MONTHLY QUIZ:
The cancerous B lymphocytes cause our CLL to proliferate in all the following areas of the body except:
1: The lymph nodes
2: The blood stream
3: The bone marrow
4: The spleen
The correct answer is #2. It is true that CLL is a leukemia and that the clonal cancer cells accumulate in the blood stream causing the high white count, but they don’t grow there. CLL is also a lymphoma or a cancer of the lymphocytes, specifically B lymphocytes. Those cells only proliferate in the nodes, bone marrow and the spleen, not the blood.
BASICS: Response to Therapy
In order to be consistent, doctors and researchers have agreed on standard ways to describe response to therapy. The definitions are actually quite technical and are changing. This is a simplified version. We start with the worst and work towards the best.
Progressive disease (PD): As the name suggests, the cancer continues to grow despite the treatment. This is not good news.
Stable disease (SD): The cancer neither progresses nor recedes. This can be a durable and quite an OK circumstance, especially if the CLL is not causing problems.
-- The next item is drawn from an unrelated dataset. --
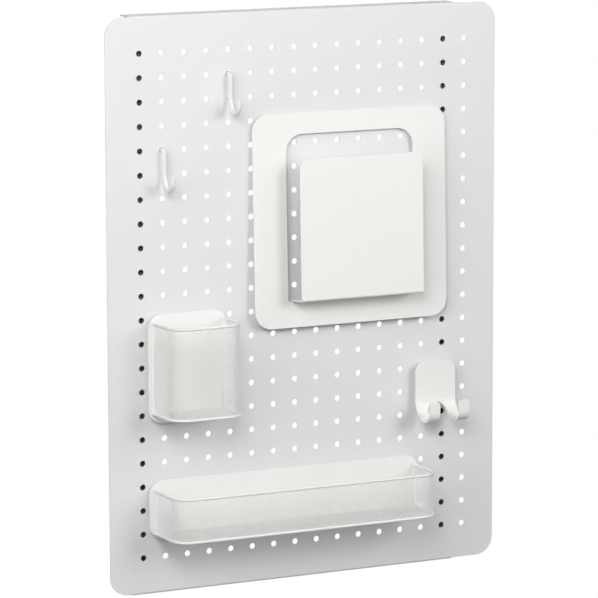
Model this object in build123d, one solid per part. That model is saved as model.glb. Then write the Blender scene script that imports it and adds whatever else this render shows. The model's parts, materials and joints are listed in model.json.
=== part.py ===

Partial Remission (PR): The cancer has been knocked back, but there are still cancer cells to be found in the blood or marrow or nodes. PR requires at least a 50% reduction in the size of lymph nodes and in the number of lymphocytes in the peripheral blood stream.
Complete Remission (CR): The absence of clonal lymphocytes in the blood is one of the major criteria. All lymph nodes need to be normal size (<1.5 cm). In a clinical trial, the confirmation of a CR usually requires a bone marrow biopsy that shows no CLL.
Minimal Residual Disease (MRD)-Negative: This is the best news with the longest durations of response. Special tests can be used to find a single CLL cell hiding among 10.000 or more cells in the blood or bone marrow. If no cells are found, you are MRD-, a very good thing. Just to confuse things, it is possible to be MRD- and be in a PR if your nodes are still enlarged. This may happen when nodes are still enlarged, but are cancer free.
WORD OF THE MONTH
Flow Cytometry is a powerful blood test that looks at cellular surface markers. It can confirm the diagnosis of CLL by identifying the typical clonal population of cells. It can also find CLL cells when there is only one cancer cell in 10,000 or more lymphocytes.